Northeastern University dismissed 11 first-year students for violating social distancing rules, but held on to their tuition payments.
The Boston university dismissed the students after two staff members from their program caught them gathering at the Westin Hotel, which is being used as university housing during the pandemic, the school said on Friday. The Boston Globe reported the university will not return a $36,500 fee the students each pre-paid to take part in the semester-long N.U.in Program, an international study experience that now has a location in Boston due to COVID-19. However, the students will still be permitted to officially enroll as freshmen this January, the university told TIME.
“The students have been informed that they are no longer part of the Northeastern community for the fall semester. They have the right to contest their dismissal at an expedited hearing,” the university said in a statement.
The students were told Friday to vacate the hotel within 24 hours and to receive COVID-19 tests at the university, the school said. The university planned to move any of the students who tested positive into wellness housing to limit the virus’ spread.
“Cooperation and compliance with public health guidelines is absolutely essential,” said Madeleine Estabrook, senior vice chancellor for student affairs, said in a statement. “Those people who do not follow the guidelines—including wearing masks, avoiding parties and other gatherings, practicing healthy distancing, washing your hands and getting tested—are putting everyone else at risk.”
The university noted that students in the N.U.in program have repeatedly been warned to practice social distancing, stay out of crowds and wear masks around other people. Students were also asked to acknowledge reviewing the program’s handbook, which included a ban on “guests, visitors or additional occupants” in students’ rooms to contain the spread of COVID-19.
Estabrook addressed the rules in an Aug. 28 letter to students.
“Students who host an unsafe (no masks and without healthy distancing) gathering, social or party, either on or off-campus can expect suspension,” she wrote. “Students who attend an unsafe gathering, social or party, either on or off-campus, can expect suspension.”
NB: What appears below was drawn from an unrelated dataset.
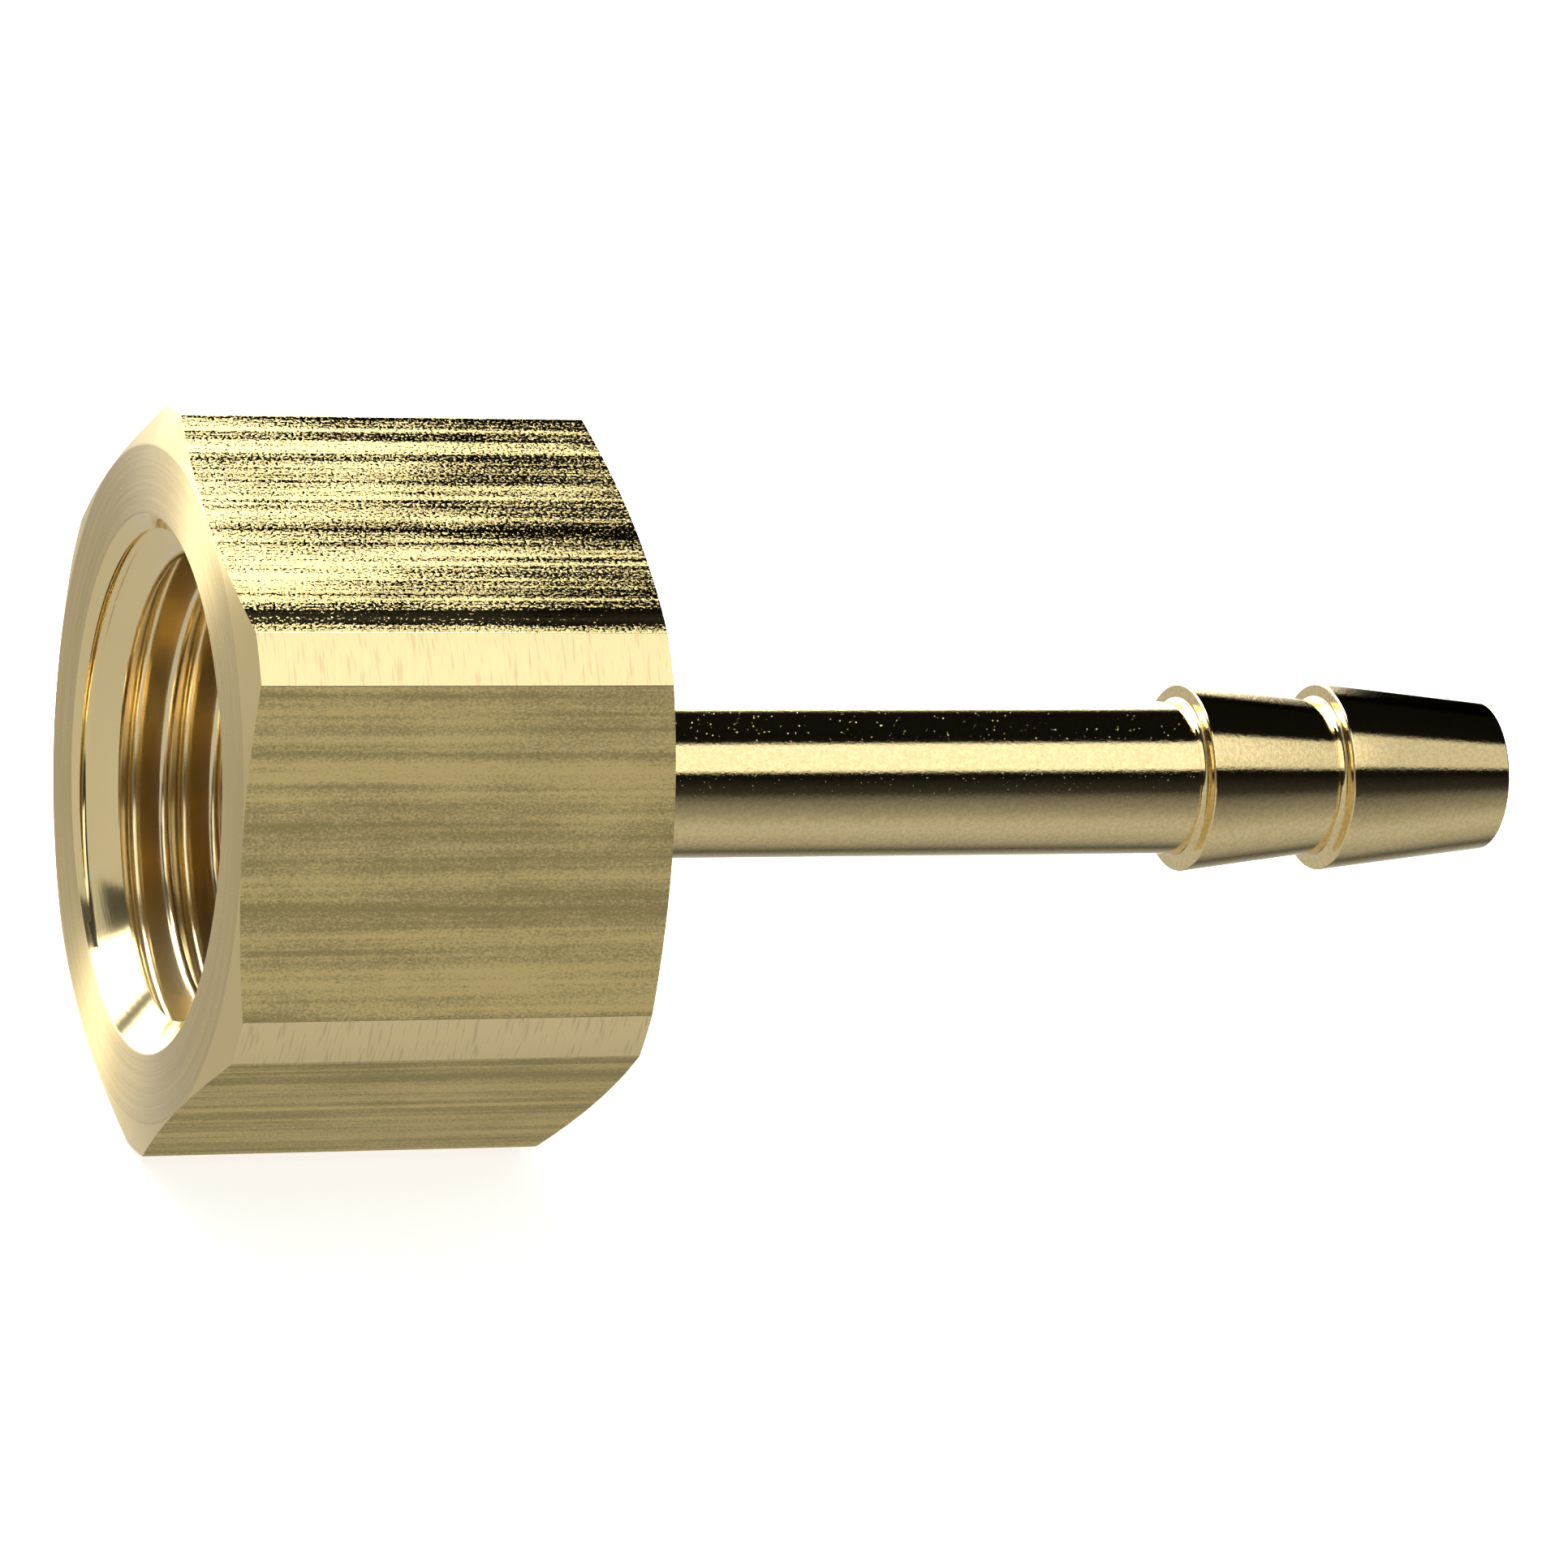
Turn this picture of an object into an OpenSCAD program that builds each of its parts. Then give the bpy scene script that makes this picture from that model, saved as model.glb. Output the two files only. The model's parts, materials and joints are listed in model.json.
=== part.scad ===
// Screw-on hose tail: a hexagon nut with an internal pipe thread and a slim barbed tail, turned in one piece
// from drawn hexagon bar. It lies on one flat of the hexagon, with the tail pointing along +X. The origin is
// under the middle of the part, on the surface that it lies on. All sizes are in millimetres.

/* [Hexagon nut] */
// Distance across the flats of the hexagon bar
across_flats = 17; // [15:0.5:24]
// How much is turned off the diameter across the bar's corners
corner_trim = 0.73; // [0.2:0.01:1.4]
// Length of the hexagon from the front face to the back face
nut_len = 11; // [9.5:0.5:20]
// Angle of the turned chamfers at both ends, measured from the end faces
chamfer_angle = 15; // [5:1:40]

/* [Threaded socket] */
// Diameter drilled for the thread, which is the diameter across its crests
tap_drill_d = 11.5; // [9:0.05:12]
// Depth of the drilled socket below the front face
socket_depth = 8.5; // [4:0.25:9]
// Depth of the countersunk mouth
mouth_depth = 1; // [0.3:0.1:1.5]
// Included angle of the countersunk mouth
mouth_angle = 90; // [60:5:110]

/* [Barbed tail] */
// Diameter of the plain stem, and of each barb's small end
stem_d = 4; // [3.4:0.05:4.6]
// Length of plain stem between the nut and the first barb
stem_len = 17.2; // [6:0.1:40]
// How far each barb's crest stands out from the stem
barb_rise = 0.475; // [0.3:0.025:1]
// Number of barbs
barb_count = 2; // [1:1:5]
// Distance from one barb's back face to the next
barb_pitch = 4; // [3:0.1:8]
// Length of the last barb, from its back face to the tip
tip_len = 4.8; // [3:0.1:10]
// Diameter of the tail at its tip
tip_d = 3.92; // [3.6:0.02:4.4]
// Radius of the rounded crest of each barb
crest_r = 0.06; // [0.02:0.01:0.1]
// Radius that the turning tool leaves at the foot of each barb's back face
barb_root_r = 0.18; // [0.05:0.01:0.2]
// Radius that the turning tool leaves where the stem meets the nut
stem_root_r = 0.3; // [0.1:0.05:1]

/* [Waterway] */
// Diameter of the bore from the socket's floor to the tip
bore_d = 2.5; // [1.5:0.1:2.9]
// Width of the chamfer that breaks the bore's edge at each end
bore_break = 0.15; // [0.05:0.05:0.2]

/* [Hidden] */
$fn = 96;
overrun = 1;
corner_d = across_flats / cos(30) - corner_trim;
chamfer_len = (corner_d - across_flats) / 2 * tan(chamfer_angle);
mouth_d = tap_drill_d + 2 * mouth_depth * tan(mouth_angle / 2);
barb_d = stem_d + 2 * barb_rise;
barb_taper = atan(barb_rise / barb_pitch);
total_len = nut_len + stem_len + (barb_count - 1) * barb_pitch + tip_len;

// Hexagon bar, cut to length, with its ends chamfered and its corners turned down. Its axis is Z here.
module hexagon_nut() {
    intersection() {
        rotate([0, 0, 30]) cylinder(h = nut_len, d = across_flats / cos(30), $fn = 6);
        rotate_extrude() polygon([
            [0, 0],
            [across_flats / 2, 0],
            [corner_d / 2, chamfer_len],
            [corner_d / 2, nut_len - chamfer_len],
            [across_flats / 2, nut_len],
            [0, nut_len]
        ]);
    }
}

// Section of the fillet under a square face, where a surface of radius r at the face meets it. The surface
// widens away from the face by the angle taper.
module root_fillet(r, taper, fillet_r) {
    centre = r + fillet_r * tan(taper) + fillet_r / cos(taper);
    difference() {
        polygon([
            [r, 0],
            [centre, 0],
            [centre, -fillet_r],
            [centre - fillet_r * cos(taper), -fillet_r - fillet_r * sin(taper)]
        ]);
        translate([centre, -fillet_r]) circle(r = fillet_r);
    }
}

// Half section of one barb: a square back face, a rounded crest and a cone that narrows to end_d
module barb_section(end_d, len) {
    taper = atan((barb_d - end_d) / 2 / len);
    centre = barb_d / 2 - crest_r * tan(taper) - crest_r / cos(taper);
    polygon([
        [0, 0],
        [centre, 0],
        [centre, crest_r],
        [centre + crest_r * cos(taper), crest_r + crest_r * sin(taper)],
        [end_d / 2, len],
        [0, len]
    ]);
    translate([centre, crest_r]) circle(r = crest_r);
}

// Slim tail: the plain stem and then the barbs, each with the radius at its root. It starts inside the nut.
module barbed_tail() {
    rotate_extrude() {
        translate([0, socket_depth]) square([stem_d / 2, nut_len - socket_depth + stem_len]);
        translate([0, nut_len]) mirror([0, 1]) root_fillet(stem_d / 2, 0, stem_root_r);
        for (i = [0 : barb_count - 1]) translate([0, nut_len + stem_len + i * barb_pitch]) {
            root_fillet(stem_d / 2, i == 0 ? 0 : barb_taper, barb_root_r);
            if (i < barb_count - 1) barb_section(stem_d, barb_pitch);
            else barb_section(tip_d, tip_len);
        }
    }
}

// Hole for the thread, with a flat floor and a countersunk mouth
module threaded_socket() {
    translate([0, 0, -overrun]) cylinder(h = socket_depth + overrun, d = tap_drill_d);
    translate([0, 0, -overrun]) cylinder(
        h = mouth_depth + overrun,
        d1 = mouth_d + 2 * overrun * tan(mouth_angle / 2),
        d2 = tap_drill_d
    );
}

// Bore from the socket's floor to the tip, with the edge at each end broken
module waterway() {
    wide_d = bore_d + 2 * bore_break;
    translate([0, 0, socket_depth - overrun]) cylinder(h = total_len - socket_depth + 2 * overrun, d = bore_d);
    translate([0, 0, socket_depth]) cylinder(h = bore_break, d1 = wide_d, d2 = bore_d);
    translate([0, 0, total_len - bore_break]) cylinder(h = bore_break, d1 = bore_d, d2 = wide_d);
}

// The whole fitting, laid on a flat with its tail along +X
module hose_tail() {
    color("darkkhaki")
        translate([-total_len / 2, 0, across_flats / 2]) rotate([0, 90, 0]) difference() {
            union() {
                hexagon_nut();
                barbed_tail();
            }
            threaded_socket();
            waterway();
        }
}

hose_tail();
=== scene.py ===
import json
import math

import bmesh
import bpy
from mathutils import Matrix, Vector


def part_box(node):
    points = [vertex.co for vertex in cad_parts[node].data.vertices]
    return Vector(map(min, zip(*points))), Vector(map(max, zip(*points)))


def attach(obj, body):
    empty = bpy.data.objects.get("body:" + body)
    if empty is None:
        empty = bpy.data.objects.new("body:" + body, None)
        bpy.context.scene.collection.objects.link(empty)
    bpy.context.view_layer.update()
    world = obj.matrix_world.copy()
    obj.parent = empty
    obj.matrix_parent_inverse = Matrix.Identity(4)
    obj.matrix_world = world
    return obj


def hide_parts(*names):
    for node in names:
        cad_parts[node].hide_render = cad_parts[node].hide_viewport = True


# The fitting is one piece of brass, turned from drawn hexagon bar. This script makes it again with the
# internal thread and the fine edges that the plain solid leaves out. It gives each surface the finish that
# its tool left.
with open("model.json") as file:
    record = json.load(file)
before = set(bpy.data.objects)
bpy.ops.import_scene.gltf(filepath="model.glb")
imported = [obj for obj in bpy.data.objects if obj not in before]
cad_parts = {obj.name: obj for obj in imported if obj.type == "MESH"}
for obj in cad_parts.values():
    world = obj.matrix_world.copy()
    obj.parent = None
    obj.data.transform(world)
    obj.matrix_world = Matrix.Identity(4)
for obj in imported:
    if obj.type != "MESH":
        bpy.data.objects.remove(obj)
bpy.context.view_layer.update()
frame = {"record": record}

# Sizes are in millimetres, and places are measured from the nut's front face along the axis, until the piece
# is put in its place.
MM = 0.001
# How near a place counts as the same, and how near two points are merged
NEAR = 0.001
MERGE_DISTANCE = 1e-4
mounts = {mount["name"]: mount for mount in frame["record"]["mounts"]}
node_low, node_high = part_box("hose_tail")
FRONT_X = node_low.x
AXIS_Z = (node_low.z + node_high.z) / 2
TOTAL_LEN = (node_high.x - node_low.x) / MM
FLAT_R = (node_high.z - node_low.z) / 2 / MM
CORNER_R = (node_high.y - node_low.y) / 2 / MM

# Hexagon nut
NUT_LEN = 11.0
# How far inside the flats the rim of each end face lies
FACE_INSET = 0.05
CHAMFER_ANGLE = math.radians(15)
FACE_R = FLAT_R - FACE_INSET
CHAMFER_LEN = (CORNER_R - FACE_R) * math.tan(CHAMFER_ANGLE)
EDGE_BREAK = 0.012
MOUTH_BREAK = 0.05
BREAK_SEGMENTS = 3
SHARP_ANGLE = math.radians(10)
# On the outside, only the six flats have a larger face than this, in square millimetres
FLAT_AREA = 20.0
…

In recent weeks, professors and public health experts have raised concerns about whether colleges and universities can be opened safely for in-person classes given the level of community spread in the United States. Across the country, thousands of college students at schools like the University of Alabama have tested positive for the virus. While some reports have faulted students for partying and otherwise failing to social distance, others have argued that universities are at fault for choosing to reopen and then blaming outbreaks on young students.